Whenever I move, I always take time to acquaint myself with the new area and learn it’s strengths and weaknesses. This holiday season, do that, even if you’re not new to the area. What are the rates of homelessness in your area and what are the shelter and re-homing options? Is there a children’s hospital nearby that has families traveling from near and far? Is your animal shelter funded privately or by the local government? Understanding the issues, and the existing solutions, for many problems in your community will help you be a more effective problem solver and giver in the future.

8) Donate 5 books to a church, prison, shelter, or other organization that isn’t a public library

I, for one, know I have a lot of books piling up that I’ve already read and won’t read again, so why not donate them to someone who will read them? Public libraries don’t really have the space to accept a lot of donations and your books will likely be resold during their sales. Consider donating to another group like a church, a shelter, or a prison. Always check on their donation policies, but think of the good use your old books will be put too!

9) Visit a nursing home or relatives who don’t get out much

It sucks being alone during the holidays, so why not pay a visit to someone who might be? Lots of nursing homes have Christmas programs you can attend or you can make those connections through your church. If you’re not into strangers, try and visit a family member or family friend who is home-bound. You don’t need to do much, just talk and have a cup of coffee or tea and let them know you were thinking about them this time of the year.

10) Make a social media post about a charity you personally love and encourage others to donate

Sure, you’re doing great things, but why not remind your friends and family to give back too? This doesn’t have to be a post bragging about how much you’ve been giving back, but instead should highlight a group you are passionate about supporting and explain to people how they can support them as well.
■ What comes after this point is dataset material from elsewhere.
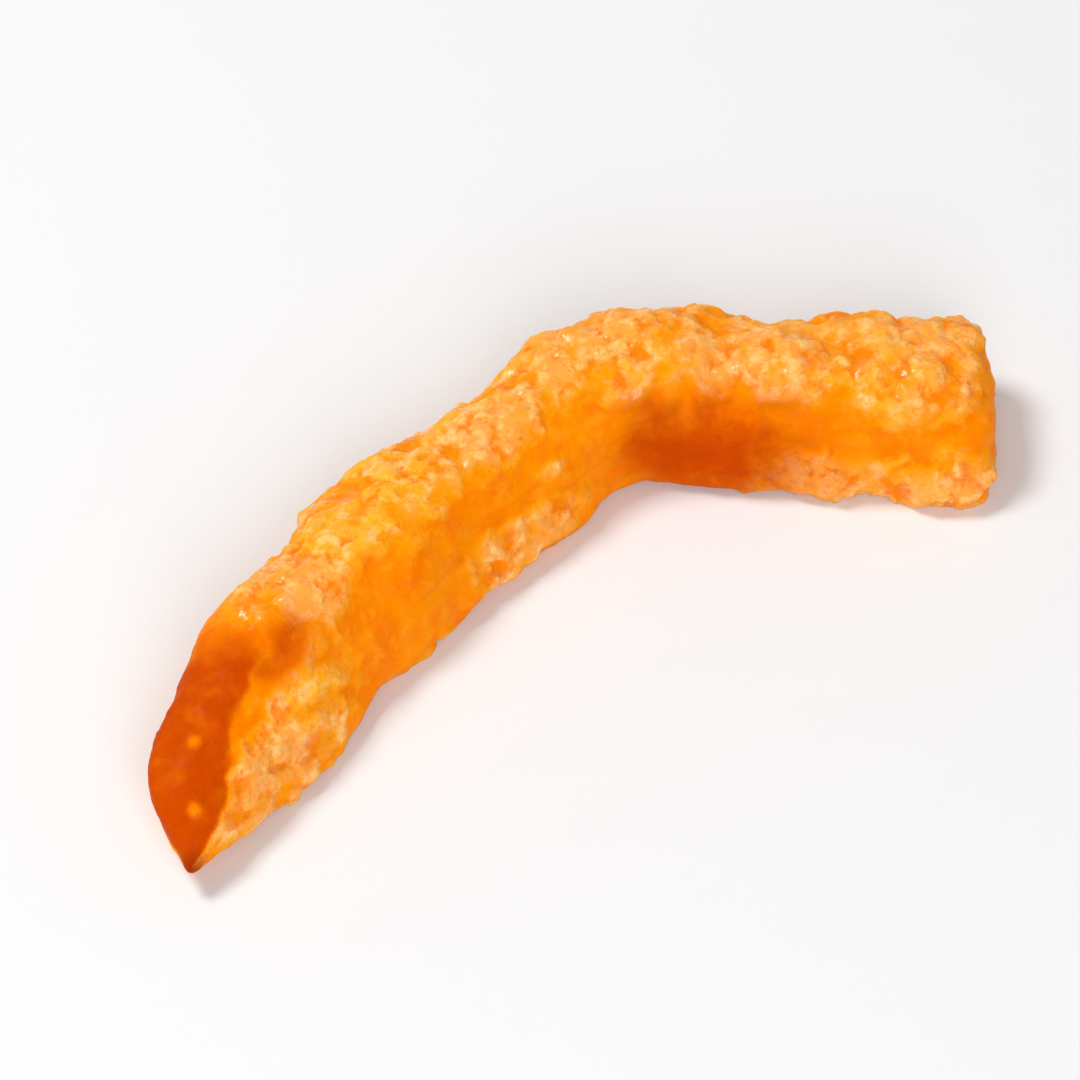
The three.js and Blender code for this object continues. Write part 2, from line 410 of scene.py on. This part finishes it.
def batter_fields(points):
    """What the batter is like at each point: cover, tint, toast (with a painted shadow and painted
    highlights), height in mm and hollowness (for painted shade in creases).

    The bare numbers are the weights in which noises are mixed, or how many mm or degrees noise moves the
    edge of a patch.
    """
    along, around, across, above = fry_coordinates(points)
    ragged = warped(points, *RAGGED_WARP)
    blotch = layered_noise(ragged, *BLOTCHES)
    edge = edge_cover(along, across, above)
    cover = patch_cover(CRUST_PATCHES, along, around)
    toast_and_painted_light = patch_cover(TOAST_AND_SHADOW_PATCHES, along + 1.5 * blotch, around + 14 * blotch, flatness=1)
    flecks = noise(ragged, *FLECKS)
    facet = point_facet(along + 1.6 * blotch, around + 8 * blotch + 6 * flecks)
    crust = smooth_step(*SHOWS_AS_CRUST, cover * 0.84 + 0.08 * edge + 0.40 * blotch + 0.18 * flecks)
    crust *= 1 - facet

    lumps = layered_noise(ragged, *LUMPS)
    large_grains = cauliflower(warped(points, *LARGE_GRAIN_WARP), *LARGE_GRAINS)
    small_grains = cauliflower(warped(points, *SMALL_GRAIN_WARP), *SMALL_GRAINS)
    blisters = spots(ragged, *BLISTERS)
    small_blisters = spots(points, *SMALL_BLISTERS)
    fibre_length, fibre_width = FIBRE_SHAPE
    fibre_space = np.stack([along / fibre_length, across / fibre_width, above / fibre_width], axis=1)
    fibres = noise(fibre_space, *FIBRES)
    swell = noise(points, *SWELL)
    domes = point_blisters(along, around, np.hypot(across, above))

    coarse = 0.7 + 0.3 * smooth_step(*COARSE_FROM, along) + 0.25 * swell
    grains = LARGE_GRAIN_HEIGHT * large_grains + SMALL_GRAIN_HEIGHT * small_grains
    crusty = CRUST_LUMP_HEIGHT * lumps + coarse * grains + CRUST_BLISTER_HEIGHT * blisters
    smooth = FIBRE_HEIGHT * fibres + FLESH_LUMP_HEIGHT * lumps + FLECK_HEIGHT * flecks
    smooth += FLESH_BLISTER_HEIGHT * small_blisters
    taper = smooth_step(*TAPER_STRETCH, along)
    height = (SWELL_HEIGHT + EDGE_SWELL_HEIGHT * edge) * swell + crust * crusty + (1 - crust) * smooth
    height = height * (POINT_RELIEF + (1 - POINT_RELIEF) * taper) + POINT_BLISTER_HEIGHT * facet * domes
    hills = 0.60 * large_grains + 0.40 * small_grains + 0.45 * lumps
    # Hollows between the crust's hills, into which the material paints shade.
    hollow_shade = 1 - smooth_step(*SHOWS_AS_HILL, hills)
    facet_toast = facet * (FACET_TOAST + 0.22 * blotch + 0.10 * flecks)
    # The point's blisters are painted paler than their toasted face: painted highlights.
    toast_and_painted_light = np.maximum(toast_and_painted_light, facet_toast) * (1 - BLISTER_PAINTED_HIGHLIGHT * domes)
    return {
        "crust": crust,
        "yellow": patch_cover(YELLOW_PATCHES, along, around + 15 * blotch),
        "toast_and_painted_light": np.clip(toast_and_painted_light + 0.10 * blotch, 0, 1),
        "hollow_shade": hollow_shade,
        "fibre": fibres * 0.5 + 0.5,
        "along": along,
        "height": height,
    }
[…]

11) Buy new socks and donate them to a local homeless shelter

Socks are the most requested item at homeless shelters. Individuals experiencing homelessness are on their feet a lot, and socks are crucial to preventing foot injury. There are a lot of sock companies, like Bombas, that donate socks when you purchase from them, but you can also go into your nearest store, purchase, and donate them. I recommend purchasing larger sizes and ones that go higher up on the ankle as opposed to those no-show socks we often wear.

12) Pay for the person behind you at a restaurant or coffee shop

Who doesn’t love paying it forward? This is a simple way to make someone’s day and you may start a chain reaction! Pay for the person behind you in the take out line or for another table at a restaurant and don’t make a big deal out of it. It’s just a nice thing to do, no need to make a scene. Tis the season.